Typically, a Notice of Objection to an appointment of an Estate Trustee means that their authority is challenged such that before the administration of the Estate can be addressed, the Notice of Objection must be resolved, first and foremost.
Whereas in the case of a Notice of Objection, the party having filed it, is likely to commence a court proceeding to substantiate his or her claims, that is not always the case. As such, there are a couple of things that an Estate Trustee can do to force the Objector to move forward, in order to ultimately address the resolution of the objection.
- File a Notice to Objector
In accordance with Rule 75.03(4), an Estate Trustee can serve a Notice to Objector and file it with proof of service with the Court.
If the Objector does not serve and file a Notice of Appearance within 20 days of being served with a Notice to Objector, the Estate Trustee’s Application for a Certificate of Appointment is to proceed as if the Notice of Objection had not been filed.
If a Notice of Appearance is served on the Estate Trustee, they have 30 days to bring a motion for directions before the Court and if they do not do so, the Objector may seek directions, as well.
Essentially, the effect of a Notice to Objector is forcing the Objector to commence a claim or else abandon his or her objections.
- Commence an Application or Motion to propound the testator’s Will
Another option that exists for an Estate Trustee is simply skipping the steps that would follow the service of a Notice to Objector and seeking the directions of the Court, in accordance with Rules 14.05 and 75.06 of the Rules of Civil Procedure.

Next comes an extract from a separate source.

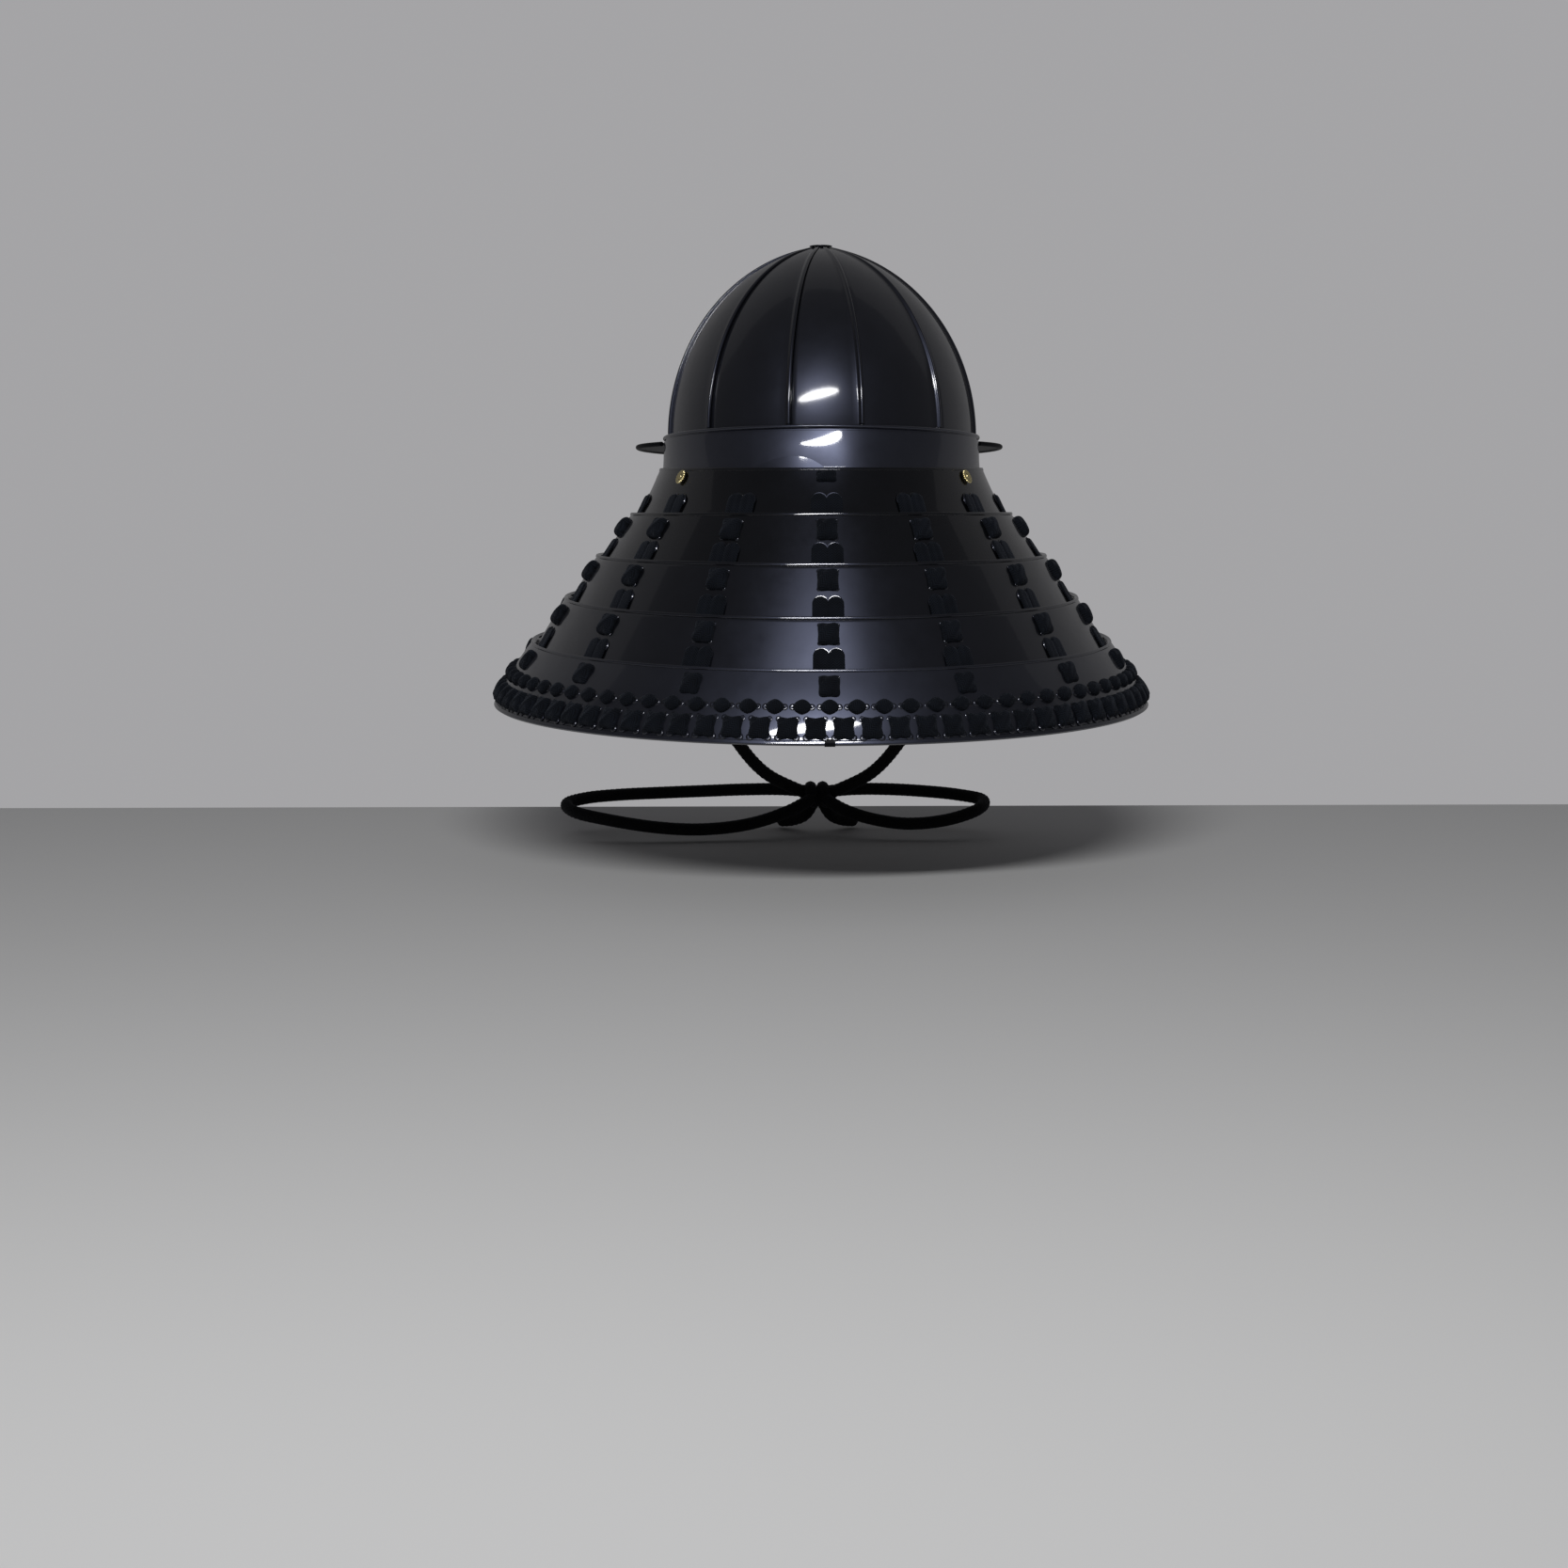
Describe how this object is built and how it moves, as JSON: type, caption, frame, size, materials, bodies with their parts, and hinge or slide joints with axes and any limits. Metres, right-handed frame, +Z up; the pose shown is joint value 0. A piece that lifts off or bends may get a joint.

In this case, the Estate Trustee becomes the party commencing a court proceeding such that the costs associated with such a step ought to be considered, before proceeding. It is important to note, however, that proceeding with the first option will not necessarily save on legal costs to be incurred, if the Objector ultimately proceeds with a claim.
The option that is selected by an Estate Trustee will depend on the circumstances of each individual case such that it is important to consult with a lawyer as to which option is best.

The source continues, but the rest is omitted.